What do the lines from the top of the data through the line with "return length /" say? Quote them exactly and include both ends.

··· DATA EXCERPT

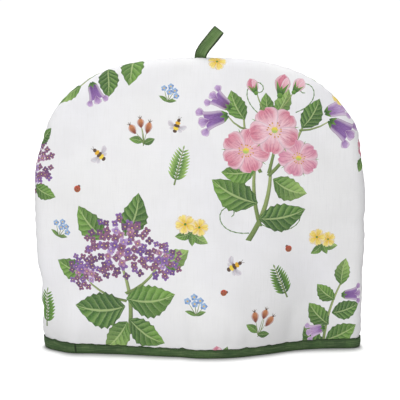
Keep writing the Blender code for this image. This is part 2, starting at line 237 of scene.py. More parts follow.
def edge_profile(half_width, crown):
    """A half section from the middle to the seam: for shares of its cloth, the share of the half width
    reached, and how much of the rounded edge stands there."""
    flat = np.linspace(0, half_width - EDGE_RADIUS, 120)
    turn = np.linspace(0, math.pi / 2, 80)
    across = np.concatenate([flat, half_width - EDGE_RADIUS + EDGE_RADIUS * np.sin(turn[1:])])
    edge = np.concatenate([np.ones_like(flat), np.cos(turn[1:])])
    depth = EDGE_RADIUS * edge + crown * (1 - (across / half_width) ** 2) ** CROWN_POWER
    steps = np.hypot(np.diff(across), np.diff(depth))
    length = np.concatenate([[0], np.cumsum(steps)])
    return length / length[-1], across / half_width, edge, length[-1]


CLOTH_SHARE, WIDTH_SHARE, EDGE_SHARE, PATTERN_HALF = edge_profile(
    BODY_WIDTH / 2, WAIST_DEPTH - EDGE_RADIUS
)
PATTERN_UPPER = edge_profile(SEAM_TOP - WAIST_HEIGHT, WAIST_DEPTH - EDGE_RADIUS)[3]
PATTERN_LOWER = WAIST_HEIGHT + 0.001


def seam_share(u, v):
    """0 in the middle of the pattern and 1 on its seam."""
    up = np.maximum(v - PATTERN_LOWER, 0) / PATTERN_UPPER
    return (np.abs(u / PATTERN_HALF) ** DOME_POWER + up**DOME_POWER) ** (1 / DOME_POWER)


def hem_lift(across):
    return HEM_LIFT + CORNER_LIFT * np.abs(across) ** 24


def half_width_at(x, z):
    hem = np.where(x < 0, LEFT_HEM_HALF, RIGHT_HEM_HALF)
    fall = np.clip(1 - z / WAIST_HEIGHT, 0, 1) ** SIDE_POWER
    return BODY_WIDTH / 2 - (BODY_WIDTH / 2 - hem) * fall


def pressed_by_folds(x, z, folds):
    total = np.zeros_like(x)
    for fold in folds:
        far = ((x - fold["x"]) / fold["reach_x"]) ** 2 + ((z - fold["z"]) / fold["reach_z"]) ** 2
        total += fold["depth"] * np.exp(-far)
    return total


def drawn_by_tucks(x, z):
    total = np.zeros_like(x)
    for tuck in EDGE_TUCKS:
        beside = np.sign(x) == tuck["side"]
        total += beside * tuck["draw"] * np.exp(-(((z - tuck["z"]) / tuck["reach"]) ** 2))
    return total


def panel_surface(u, v, facing):
    """The outer face of a panel's solid. facing is -1 for the front panel and 1 for the back one."""
    u, v = np.broadcast_arrays(np.asarray(u, float), np.asarray(v, float))
    across = u / PATTERN_HALF
    up = np.maximum(v - PATTERN_LOWER, 0) / PATTERN_UPPER
    share = seam_share(u, v)
    reach = np.interp(share, CLOTH_SHARE, WIDTH_SHARE)
    edge = np.interp(share, CLOTH_SHARE, EDGE_SHARE)
    spread = reach / np.maximum(share, 1e-9)

    lower = np.clip(v / PATTERN_LOWER, 0, 1)
    lift = hem_lift(across)
    z = lift + lower * (WAIST_HEIGHT - lift) + up * spread * (SEAM_TOP - WAIST_HEIGHT)
    x = across * spread * half_width_at(across, z)

    crown = np.clip(1 - reach**2, 0, 1) ** CROWN_POWER
    height_share = np.clip((z - WAIST_HEIGHT) / (SEAM_TOP - WAIST_HEIGHT), 0, 1)
    full_depth = WAIST_DEPTH - (WAIST_DEPTH - TOP_DEPTH) * height_share
    body = EDGE_RADIUS * edge + (full_depth - EDGE_RADIUS) * crown
    hem_table, folds = (HEM_FRONT, FRONT_FOLDS) if facing < 0 else (HEM_BACK, BACK_FOLDS)
    hem = HEM_EDGE_RADIUS * edge + smooth_curve(hem_table, "across", "crown", x)
    near_hem = 1 - smoothstep(0, HEM_REACH, z)
    inside_seam = 1 - share**8
    pressed = HEM_PRESS * (1 - smoothstep(PRESS_FROM, PRESS_TO, z))
    depth = body * (1 - near_hem) + hem * near_hem
    depth -= (pressed_by_folds(x, z, folds) + pressed) * inside_seam

    out_x = np.sign(across) * (np.abs(across) * spread) ** (DOME_POWER - 1) / (BODY_WIDTH / 2)
    out_z = (up * spread) ** (DOME_POWER - 1) / (SEAM_TOP - WAIST_HEIGHT)
    size = np.hypot(out_x, out_z) + 1e-9
    groove = HEM_GROOVE + (SEAM_GROOVE - HEM_GROOVE) * smoothstep(GROOVE_FROM, GROOVE_TO, z)
    draw = groove * np.exp(-np.maximum(depth, 0) / GROOVE_REACH)
    draw += (pressed + drawn_by_tucks(x, z)) * share**12
    x = x - draw * out_x / size
    z = z - draw * out_z / size

    wander = SEAM_WANDER * np.sin(2 * math.pi * (x / 0.23 + (z - SEAM_TOP) / 0.17))
    y = facing * (depth + SEAM_GAP / 2) + wander
    return np.stack([x, y, z], axis=-1)


def panel_normal(u, v, facing):
    """The outward normal of a panel's outer face, from small steps along it."""
    step = 0.0004
    u, v = np.broadcast_arrays(np.asarray(u, float), np.asarray(v, float))
    u = np.clip(u, step - PATTERN_HALF, PATTERN_HALF - step)
    along = panel_surface(u + step, v, facing) - panel_surface(u - step, v, facing)
    upward = panel_surface(u, v + step, facing) - panel_surface(u, np.maximum(v - step, 0), facing)
    normal = np.cross(along, upward) * -facing
    return normal / np.linalg.norm(normal, axis=-1, keepdims=True)


def wall_thickness(u, v):
    """The padding's thickness at a pattern point: less in the hem, and less still beside the seam."""
    from_seam = (1 - seam_share(u, v)) * PATTERN_HALF
    in_hem = 1 - smoothstep(PRESS_FROM, PRESS_TO, v + HEM_LIFT)
    at_seam = 1 - smoothstep(0, SEAM_WALL_REACH, from_seam)
    return WALL - np.maximum((WALL - HEM_WALL) * in_hem, (WALL - SEAM_WALL) * at_seam)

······

**EXPECTED OUTPUT**
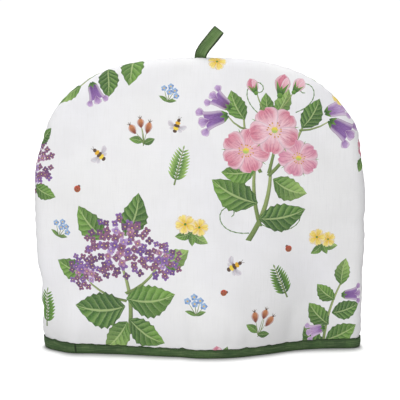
Keep writing the Blender code for this image. This is part 2, starting at line 237 of scene.py. More parts follow.
def edge_profile(half_width, crown):
    """A half section from the middle to the seam: for shares of its cloth, the share of the half width
    reached, and how much of the rounded edge stands there."""
    flat = np.linspace(0, half_width - EDGE_RADIUS, 120)
    turn = np.linspace(0, math.pi / 2, 80)
    across = np.concatenate([flat, half_width - EDGE_RADIUS + EDGE_RADIUS * np.sin(turn[1:])])
    edge = np.concatenate([np.ones_like(flat), np.cos(turn[1:])])
    depth = EDGE_RADIUS * edge + crown * (1 - (across / half_width) ** 2) ** CROWN_POWER
    steps = np.hypot(np.diff(across), np.diff(depth))
    length = np.concatenate([[0], np.cumsum(steps)])
    return length / length[-1], across / half_width, edge, length[-1]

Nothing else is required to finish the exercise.